As for those three particular conceptual mistakes in the documentation I 
was talking about, those are:
- Bad code in example leading to races in destruction, with a big bold 
incorrect explanation on how the code is "safe" when it isn't.
- Inconsistent `condition_variable` / `condition_variable_any` 
definitions, where the interface of `condition_variable_any` is exposed 
twice.
- Inconsistent and contradictory `condition_variable` / 
`condition_variable_any` requirements, which are even stricter than 
those of `std::condition_variable`.
>> I see they are still there in the documentation that corresponds to the
>> develop branch, where review feedback has supposedly been addressed.
>>
>> So I went looking at the code, and while I do see some problems I reported
>> have been addressed, others have not. Could you please just let us know
>> exactly which pieces of feedback did you address and which did you decide
>> to ignore,
>>
>
> * addressed:
> - cross-thread fiber migration
> - suggestions related to scheduler structure
> - wait_until() accepts any supported time_point
> - mark_ready_and_notify_() accepts std::unique_lock<>
> - release mutex before condition_variable signals
> - async() does not return by std::move()

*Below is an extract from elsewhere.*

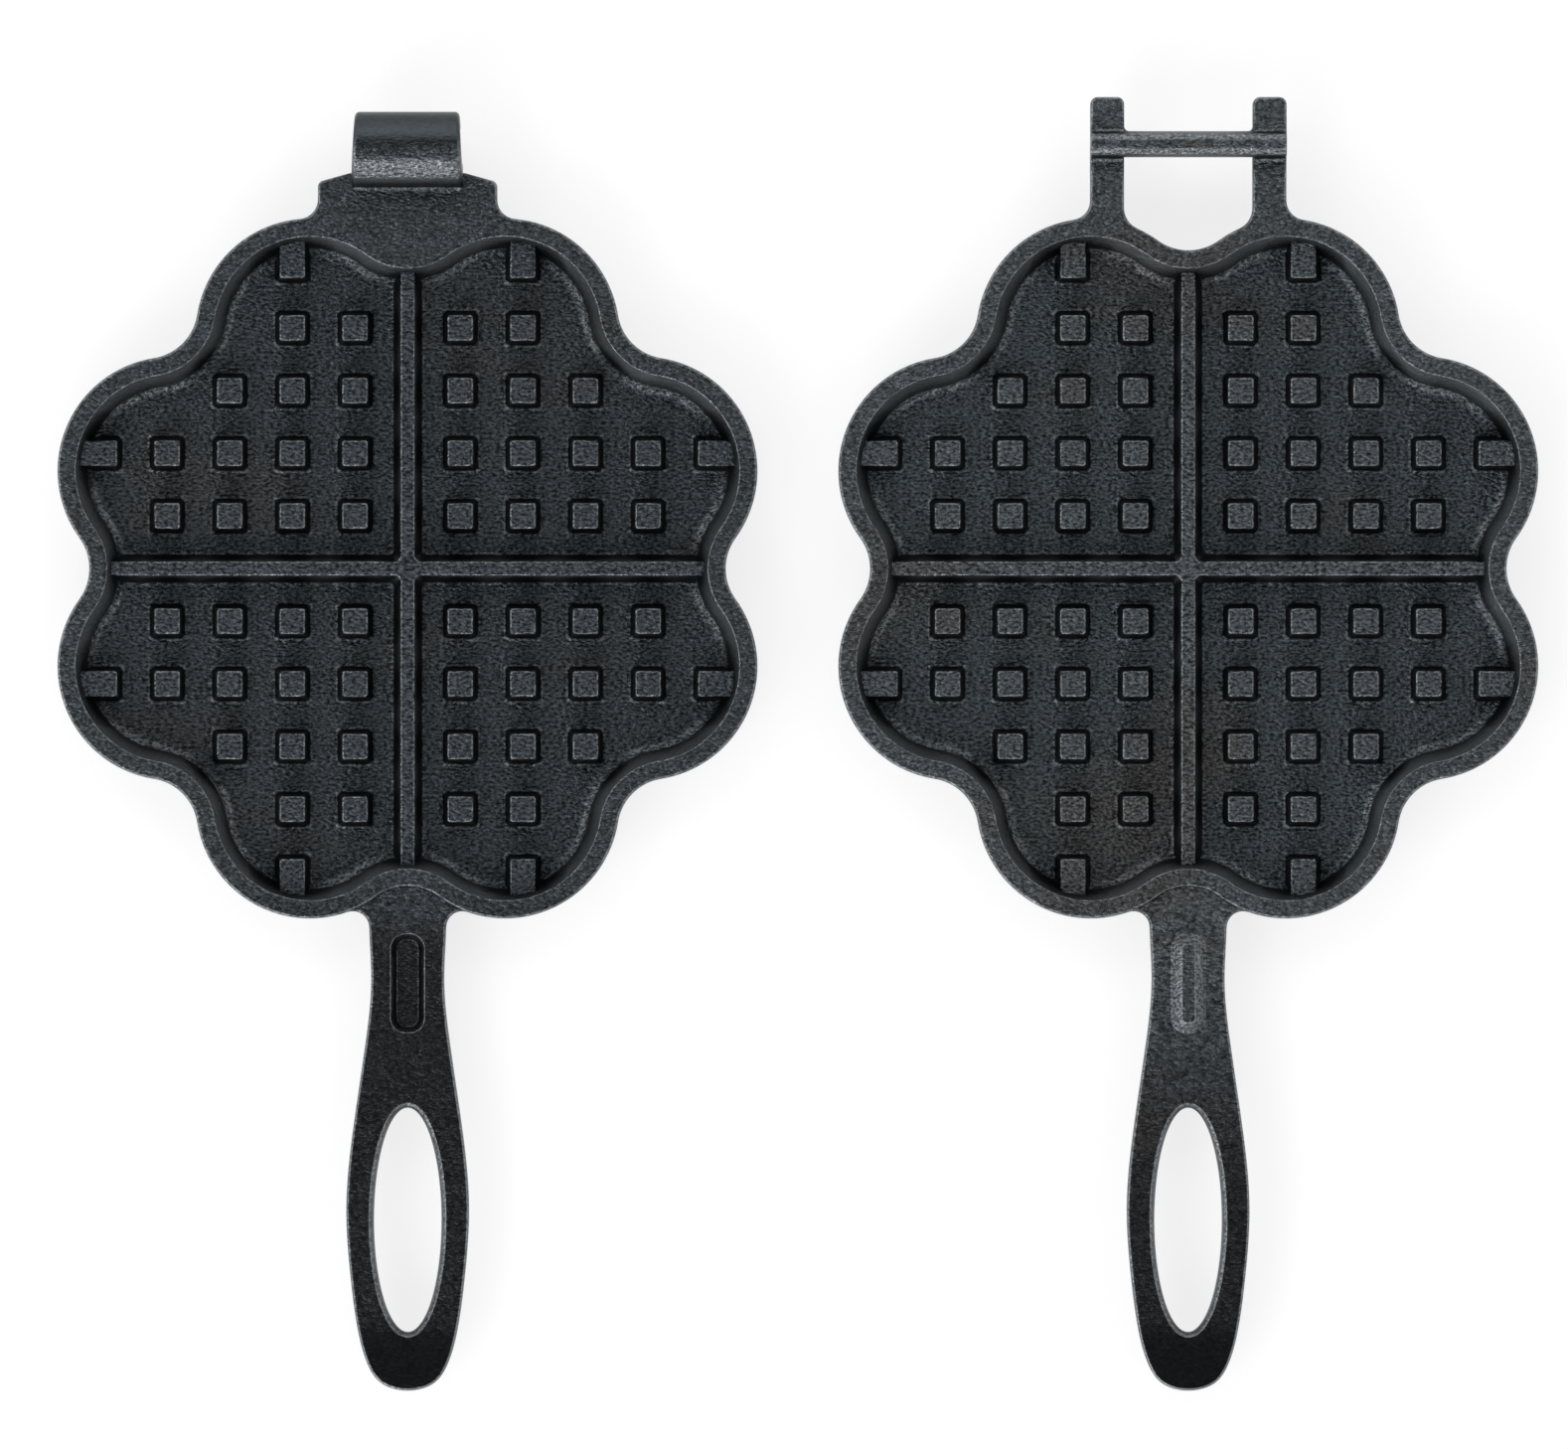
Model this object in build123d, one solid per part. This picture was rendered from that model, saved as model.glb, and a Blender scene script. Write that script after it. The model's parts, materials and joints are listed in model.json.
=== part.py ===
"""Stovetop waffle iron in cast iron: two loose halves, laid side by side with their baking faces up.

Each half is one casting: a round plate with eight lobes, four heart-shaped pockets with studs, and a
handle with a long finger hole. The hook half ends in a hook, and the bar half in two prongs with a round
bar between them. Hooked on the bar and turned over, the hook half closes on the bar half.

Each half is modelled about its own plate's centre, with +Y towards the hinge end and z = 0 on its rim.
"""

from build123d import *
from math import atan2, cos, degrees, hypot, radians, sin, sqrt
import os

# Driving dimensions of the plate's outline, in mm: eight lobes with a round notch between each two.
LOBES = 8
LOBE_RADIUS = 34.8
LOBE_REACH = 112.6  # plate's centre to a lobe's tip
NOTCH_REACH = 97.0  # plate's centre to the bottom of a notch

# Heights, measured from the rim.
PLATE_THICKNESS = 13.0
WALL_HEIGHT = 9.0  # upright part of the plate's outer wall, above its rounded underside
FLOOR_DEPTH = 7.0
STUD_TOP_DEPTH = 2.2
DIVIDER_TOP_DEPTH = 2.0
FOOT_RING_HEIGHT = 2.0
RIM_HEIGHT = PLATE_THICKNESS + FOOT_RING_HEIGHT

# Rim and pockets.
RIM_WIDTH = 5.4
WALL_RUN = 4.7  # how far a pocket's wall leans in between the rim and the floor
RIM_EDGE_RADIUS = 1.0
POCKET_EDGE_RADIUS = 0.7
POCKET_FOOT_RADIUS = 1.6
DIVIDER_TOP_WIDTH = 3.9
DIVIDER_RUN = 2.6
DIVIDER_CORNER_RADIUS = 2.0

# Studs: square, on one grid that leaves the dividers free.
STUD_PITCH = 19.1
FIRST_STUD = 16.05  # plate's centre line to the first row and column
STUD_TOP = 7.3
STUD_RUN = 1.6
STUD_CORNER_RADIUS = 1.2
STUD_ROWS = ((0, 1, 2, 3), (0, 1, 2, 3, 4), (0, 1, 2), (0, 1), (1,))  # columns in each row of a heart
OUTER_STUD = 4  # row or column whose studs run into the pocket's wall
WALL_STUD_REACH = 8.0
EMBED = 0.6  # how deep a shape goes into the one it joins
ARM_START = 85.0  # plate's centre to where the arms and the handle begin, inside the plate
CLEAR = 1.0  # how far a cutting shape goes past what it cuts, and how near a corner is looked for
NEAR = 0.05  # within this, an edge lies at a height or on an outline

# Foot ring under the plate.
RING_OUTER_RADIUS = 75.0
RING_INNER_RADIUS = 67.0
RING_EDGE_RADIUS = 0.8

# Handle.
HANDLE_END = 250.6
HANDLE_TOP_DEPTH = 1.0
HANDLE_SIDE = ((11.9, 92.0), (11.7, 108.0), (11.1, 125.0), (12.9, 145.0), (16.5, 170.0),
               (18.7, 195.0), (17.4, 216.0), (15.2, 232.0), (12.6, 241.6), (8.6, 247.9))
HANDLE_ROOT_RADIUS = 5.0
HANDLE_EDGE_RADIUS = 2.0
HANDLE_WALL_EMBED = 3.0  # how far the handle goes into the plate's wall
HOLE_CENTRE = 198.6
HOLE_HALF_WIDTH = 10.3
HOLE_HALF_LENGTH = 34.2
HOLE_EDGE_RADIUS = 1.6

# Key that lines the handles up: a rib on the bar half, and a slot for it in the hook half.
KEY_CENTRE = 126.4
KEY_LENGTH = 30.2
KEY_WIDTH = 10.4
KEY_CORNER_RADIUS = 4.5
SLOT_DEPTH = 2.6
SLOT_RUN = 1.95
RIB_HEIGHT = 3.2
RIB_RUN = 3.0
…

> - use of intrusive-lists
> - re-factoring of future<> and related classes
> - use of predicate-based condition_variable::wait() internally
The list of feedback you have received is considerably larger than this 
one, even without considering those concerns raised only during the 
first round of review which still need to be addressed.
> * ignored:
> - C++11 equivalent for deferred calls (was impossible to get right for all
> use cases in boost.fiber)
Note that this was not an official part of my review, but a comment on 
the margin. It's a pitiful decision which renders the library useless to 
me for no good reason, since C++14 only brings about one and a half new 
features with no known workaround, neither of which is being exploited 
by the library.
But since you bring it up, I would like to know which cases you found to 
be impossible to get right. Since this is supposed to be just a 
mechanical transformation, it would be good to know those corner cases 
where it falls short.
Related to this was my also unofficial suggestion to reuse one of the 
many implementations of `index_sequence` within Boost implementation 
details when `std::index_sequence` is not available. I don't see it 
mentioned in these lists, and I can see no code changes were done in 
this area, so I would like to know whether this is missing from the 
ignored list or just missing from the to-do list.